_Goal_
The line containing "cad_parts[obj.name] = obj" marks the end: quote every line from the start of the records below through it, word for word.

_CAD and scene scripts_

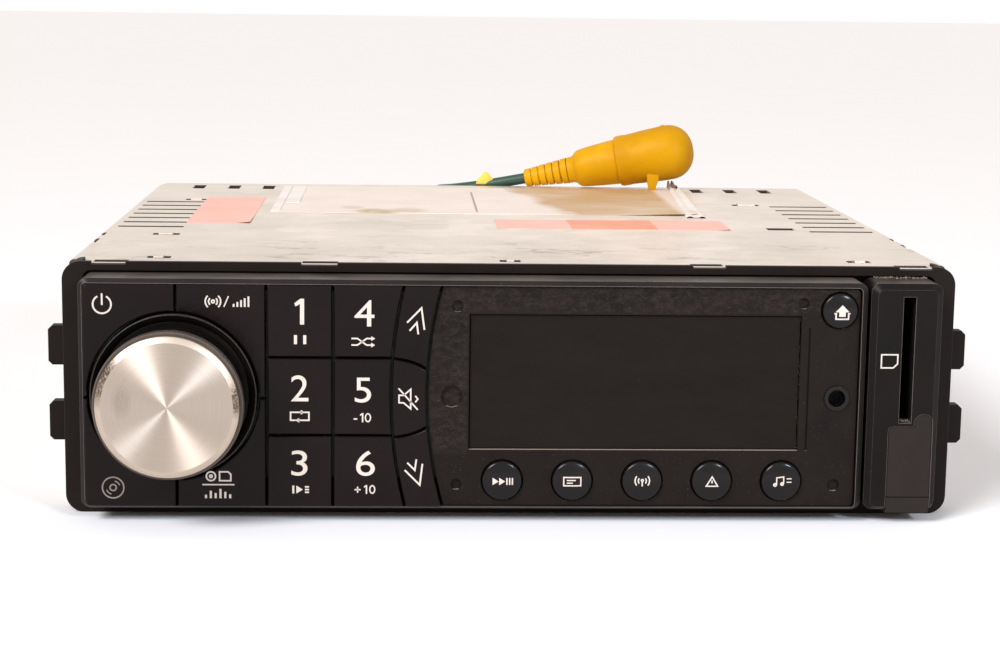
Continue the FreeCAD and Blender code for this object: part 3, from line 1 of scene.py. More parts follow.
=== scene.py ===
# %% [markdown]
# # Dressing a car CD player
# The construction of this player comes finished from CAD: sixty solids with their joints.
# Here it gets what CAD leaves out, which is finish, wear, print, paper labels, screws and
# soft round forms. Every length is in metres in the frame of the CAD model.

# %% Load the frame
import json
import math
import random

import bmesh
import bpy
from mathutils import Matrix, Vector

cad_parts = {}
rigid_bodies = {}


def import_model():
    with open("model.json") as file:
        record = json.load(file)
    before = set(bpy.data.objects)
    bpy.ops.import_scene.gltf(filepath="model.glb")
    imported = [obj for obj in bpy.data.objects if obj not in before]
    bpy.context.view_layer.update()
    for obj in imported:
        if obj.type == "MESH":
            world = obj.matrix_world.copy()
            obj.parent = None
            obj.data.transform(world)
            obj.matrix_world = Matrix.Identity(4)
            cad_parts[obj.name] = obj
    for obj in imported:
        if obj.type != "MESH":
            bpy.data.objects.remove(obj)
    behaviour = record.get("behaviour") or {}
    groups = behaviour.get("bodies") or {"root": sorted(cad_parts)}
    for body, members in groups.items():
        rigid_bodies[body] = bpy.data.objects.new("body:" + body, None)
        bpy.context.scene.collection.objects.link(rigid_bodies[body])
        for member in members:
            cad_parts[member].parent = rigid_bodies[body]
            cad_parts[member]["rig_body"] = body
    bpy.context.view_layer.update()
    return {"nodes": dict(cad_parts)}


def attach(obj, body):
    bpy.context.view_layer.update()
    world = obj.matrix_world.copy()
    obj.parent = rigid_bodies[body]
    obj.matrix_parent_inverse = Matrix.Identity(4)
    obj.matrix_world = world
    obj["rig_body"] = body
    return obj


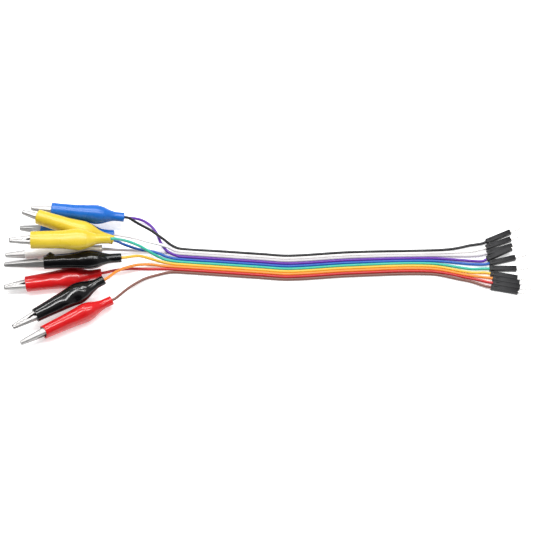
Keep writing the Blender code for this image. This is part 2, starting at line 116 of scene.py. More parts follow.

_Result of the exercise_
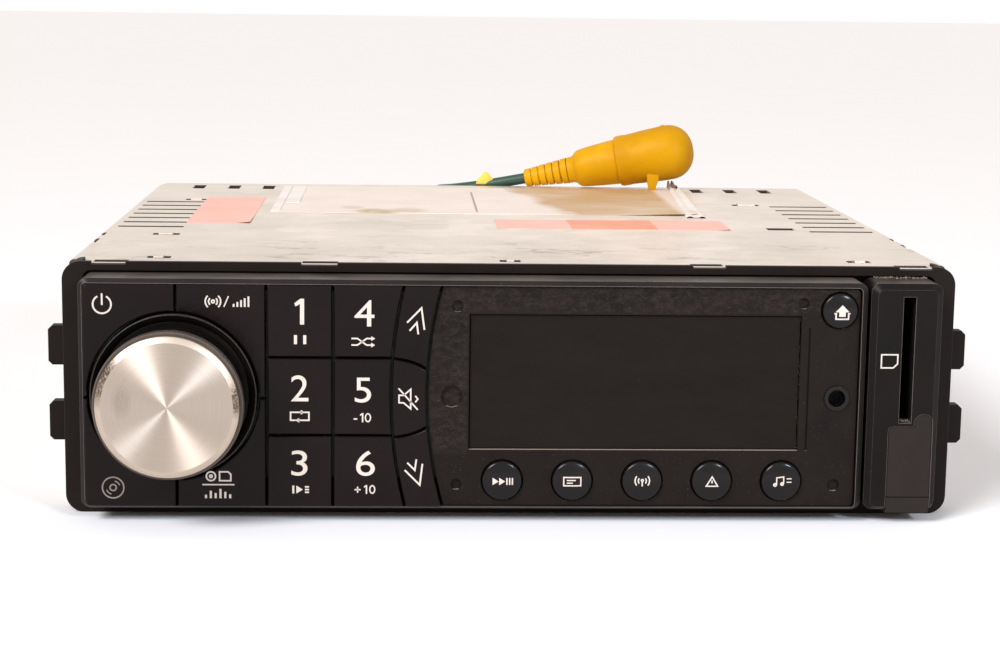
Continue the FreeCAD and Blender code for this object: part 3, from line 1 of scene.py. More parts follow.
=== scene.py ===
# %% [markdown]
# # Dressing a car CD player
# The construction of this player comes finished from CAD: sixty solids with their joints.
# Here it gets what CAD leaves out, which is finish, wear, print, paper labels, screws and
# soft round forms. Every length is in metres in the frame of the CAD model.

# %% Load the frame
import json
import math
import random

import bmesh
import bpy
from mathutils import Matrix, Vector

cad_parts = {}
rigid_bodies = {}


def import_model():
    with open("model.json") as file:
        record = json.load(file)
    before = set(bpy.data.objects)
    bpy.ops.import_scene.gltf(filepath="model.glb")
    imported = [obj for obj in bpy.data.objects if obj not in before]
    bpy.context.view_layer.update()
    for obj in imported:
        if obj.type == "MESH":
            world = obj.matrix_world.copy()
            obj.parent = None
            obj.data.transform(world)
            obj.matrix_world = Matrix.Identity(4)
            cad_parts[obj.name] = obj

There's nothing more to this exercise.